▸ What is asked:
All of the data needs to be repeated exactly.

▸ Supplied data:

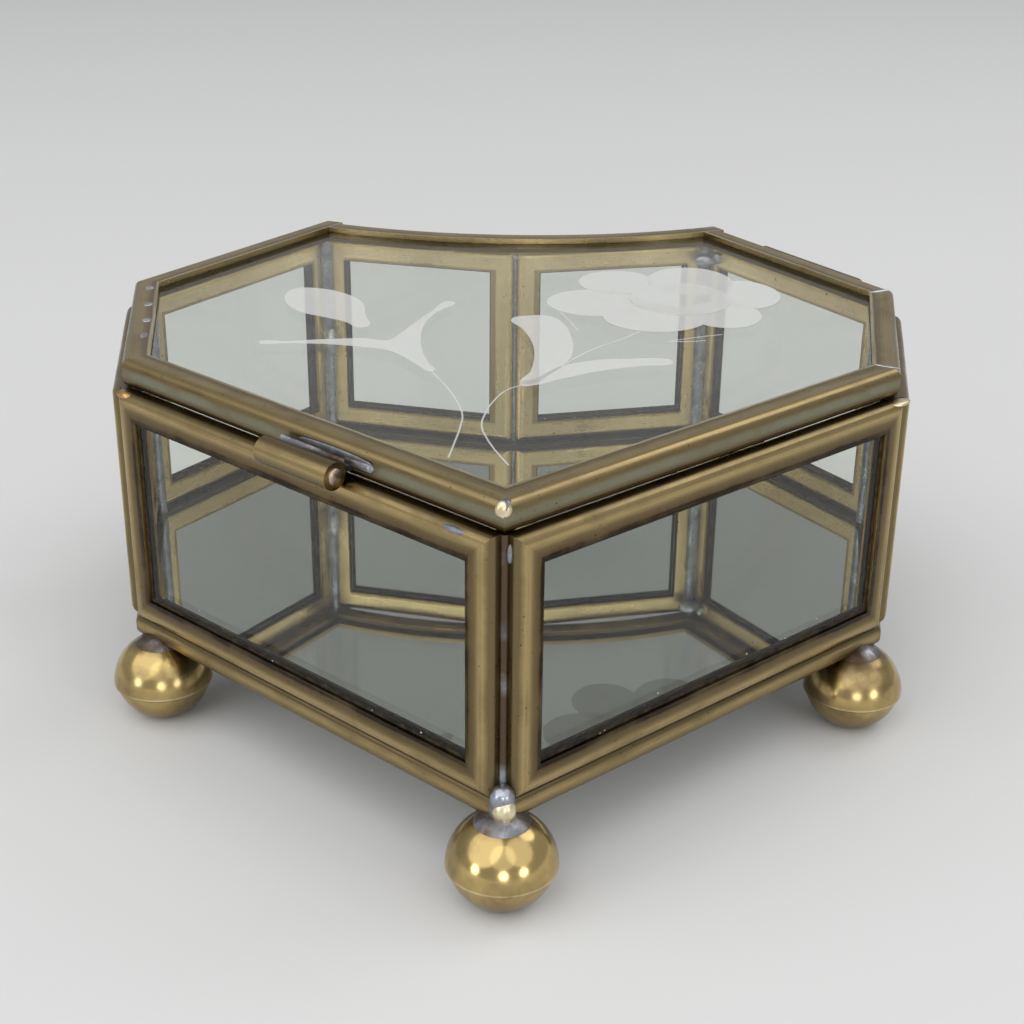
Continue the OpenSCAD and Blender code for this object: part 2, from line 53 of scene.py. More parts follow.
# inner corners of the box in plan, anticlockwise from the front point, and the name of the wall after each
corners = [(0, -0.0518), (0.0462, -0.0114), (0.0513, 0.0204), (0.0299, 0.0521), (0, 0.0452),
           (-0.0299, 0.0521), (-0.0513, 0.0204), (-0.0462, -0.0114)]
wallNames = ["front_right", "side_right", "slant_right", "back_right", "back_left", "slant_left", "side_left",
             "front_left"]
glassThick = 0.002
paneOverlap = 0.0027


def turnOf(index):
    (x0, y0), (x1, y1) = corners[index], corners[(index + 1) % 8]
    return math.atan2(y1 - y0, x1 - x0)


def paneOf(index):
    # middle of a wall's pane, the way it runs, and half the sizes of its open part
    turn = turnOf(index)
    low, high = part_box("wall_glass_" + wallNames[index])
    length = (high[0] - low[0] - glassThick * abs(math.sin(turn))) / abs(math.cos(turn))
    middle = [(a + b) / 2 for a, b in zip(low, high)]
    return middle, turn, length / 2 - paneOverlap, (high[2] - low[2]) / 2 - paneOverlap


def newTree(name):
    # an empty material with its output and a Principled shader
    material = bpy.data.materials.new(name)
    material.use_nodes = True
    tree = material.node_tree
    tree.nodes.clear()
    output = tree.nodes.new("ShaderNodeOutputMaterial")
    shader = tree.nodes.new("ShaderNodeBsdfPrincipled")
    tree.links.new(shader.outputs[0], output.inputs[0])
    return material, tree, shader, output


def joinUp(tree, source, target):
    tree.links.new(source, target)


def noiseOn(tree, coords, scale, detail=4.0, roughness=0.55, stretch=(1, 1, 1), shift=(0, 0, 0)):
    # noise over object coordinates, stretched by a Mapping node
    mapping = tree.nodes.new("ShaderNodeMapping")
    mapping.inputs["Scale"].default_value = stretch
    mapping.inputs["Location"].default_value = shift
    joinUp(tree, coords, mapping.inputs["Vector"])
    noise = tree.nodes.new("ShaderNodeTexNoise")
    noise.inputs["Scale"].default_value = scale
    noise.inputs["Detail"].default_value = detail
    noise.inputs["Roughness"].default_value = roughness
    joinUp(tree, mapping.outputs[0], noise.inputs["Vector"])
    return noise.outputs["Fac"]


def heightOf(tree, place):
    split = tree.nodes.new("ShaderNodeSeparateXYZ")
    joinUp(tree, place, split.inputs[0])
    return split.outputs["Z"]


def rangeOf(tree, value, low, high, toLow=0.0, toHigh=1.0):
    node = tree.nodes.new("ShaderNodeMapRange")
    for name, number in (("From Min", low), ("From Max", high), ("To Min", toLow), ("To Max", toHigh)):
        node.inputs[name].default_value = number
    joinUp(tree, value, node.inputs["Value"])
    return node.outputs[0]


def sumOf(tree, operation, first, second):
    node = tree.nodes.new("ShaderNodeMath")
    node.operation = operation
    for socket, value in zip(node.inputs, (first, second)):
        if isinstance(value, (int, float)):
            socket.default_value = value
        else:
            joinUp(tree, value, socket)
    return node.outputs[0]


def blendOf(tree, factor, first, second):
    # mixes two colours by a factor
    node = tree.nodes.new("ShaderNodeMix")
    node.data_type = "RGBA"
    joinUp(tree, factor, node.inputs[0])
    for socket, value in zip((node.inputs[6], node.inputs[7]), (first, second)):
        if isinstance(value, tuple):
            socket.default_value = value
        else:
            joinUp(tree, value, socket)
    return node.outputs[2]


def bumpFrom(tree, height, shader, strength, distance):
    bump = tree.nodes.new("ShaderNodeBump")
    bump.inputs["Strength"].default_value = strength
    bump.inputs["Distance"].default_value = distance
    joinUp(tree, height, bump.inputs["Height"])
    joinUp(tree, bump.outputs[0], shader.inputs["Normal"])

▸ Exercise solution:
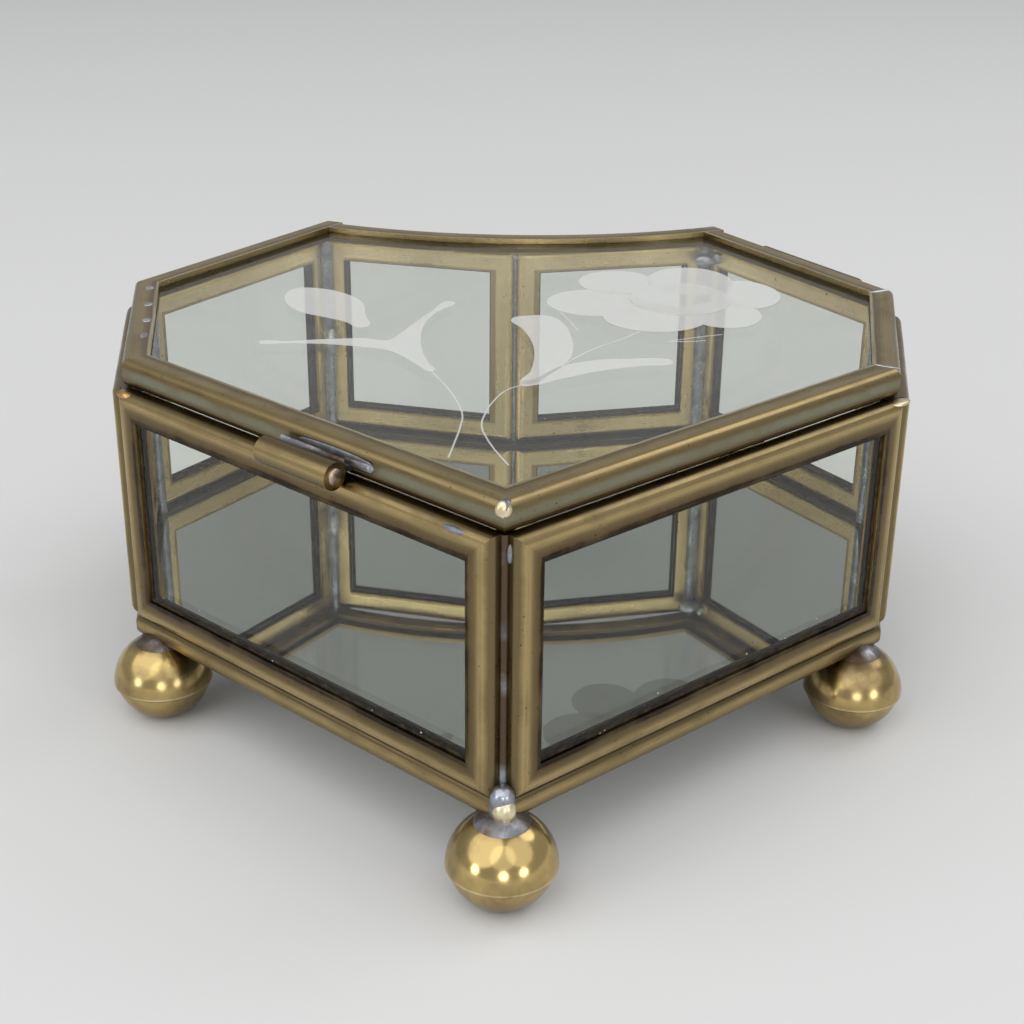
Continue the OpenSCAD and Blender code for this object: part 2, from line 53 of scene.py. More parts follow.
# inner corners of the box in plan, anticlockwise from the front point, and the name of the wall after each
corners = [(0, -0.0518), (0.0462, -0.0114), (0.0513, 0.0204), (0.0299, 0.0521), (0, 0.0452),
           (-0.0299, 0.0521), (-0.0513, 0.0204), (-0.0462, -0.0114)]
wallNames = ["front_right", "side_right", "slant_right", "back_right", "back_left", "slant_left", "side_left",
             "front_left"]
glassThick = 0.002
paneOverlap = 0.0027


def turnOf(index):
    (x0, y0), (x1, y1) = corners[index], corners[(index + 1) % 8]
    return math.atan2(y1 - y0, x1 - x0)


def paneOf(index):
    # middle of a wall's pane, the way it runs, and half the sizes of its open part
    turn = turnOf(index)
    low, high = part_box("wall_glass_" + wallNames[index])
    length = (high[0] - low[0] - glassThick * abs(math.sin(turn))) / abs(math.cos(turn))
    middle = [(a + b) / 2 for a, b in zip(low, high)]
    return middle, turn, length / 2 - paneOverlap, (high[2] - low[2]) / 2 - paneOverlap


def newTree(name):
    # an empty material with its output and a Principled shader
    material = bpy.data.materials.new(name)
    material.use_nodes = True
    tree = material.node_tree
    tree.nodes.clear()
    output = tree.nodes.new("ShaderNodeOutputMaterial")
    shader = tree.nodes.new("ShaderNodeBsdfPrincipled")
    tree.links.new(shader.outputs[0], output.inputs[0])
    return material, tree, shader, output


def joinUp(tree, source, target):
    tree.links.new(source, target)


def noiseOn(tree, coords, scale, detail=4.0, roughness=0.55, stretch=(1, 1, 1), shift=(0, 0, 0)):
    # noise over object coordinates, stretched by a Mapping node
    mapping = tree.nodes.new("ShaderNodeMapping")
    mapping.inputs["Scale"].default_value = stretch
    mapping.inputs["Location"].default_value = shift
    joinUp(tree, coords, mapping.inputs["Vector"])
    noise = tree.nodes.new("ShaderNodeTexNoise")
    noise.inputs["Scale"].default_value = scale
    noise.inputs["Detail"].default_value = detail
    noise.inputs["Roughness"].default_value = roughness
    joinUp(tree, mapping.outputs[0], noise.inputs["Vector"])
    return noise.outputs["Fac"]


def heightOf(tree, place):
    split = tree.nodes.new("ShaderNodeSeparateXYZ")
    joinUp(tree, place, split.inputs[0])
    return split.outputs["Z"]


def rangeOf(tree, value, low, high, toLow=0.0, toHigh=1.0):
    node = tree.nodes.new("ShaderNodeMapRange")
    for name, number in (("From Min", low), ("From Max", high), ("To Min", toLow), ("To Max", toHigh)):
        node.inputs[name].default_value = number
    joinUp(tree, value, node.inputs["Value"])
    return node.outputs[0]


def sumOf(tree, operation, first, second):
    node = tree.nodes.new("ShaderNodeMath")
    node.operation = operation
    for socket, value in zip(node.inputs, (first, second)):
        if isinstance(value, (int, float)):
            socket.default_value = value
        else:
            joinUp(tree, value, socket)
    return node.outputs[0]


def blendOf(tree, factor, first, second):
    # mixes two colours by a factor
    node = tree.nodes.new("ShaderNodeMix")
    node.data_type = "RGBA"
    joinUp(tree, factor, node.inputs[0])
    for socket, value in zip((node.inputs[6], node.inputs[7]), (first, second)):
        if isinstance(value, tuple):
            socket.default_value = value
        else:
            joinUp(tree, value, socket)
    return node.outputs[2]


def bumpFrom(tree, height, shader, strength, distance):
    bump = tree.nodes.new("ShaderNodeBump")
    bump.inputs["Strength"].default_value = strength
    bump.inputs["Distance"].default_value = distance
    joinUp(tree, height, bump.inputs["Height"])
    joinUp(tree, bump.outputs[0], shader.inputs["Normal"])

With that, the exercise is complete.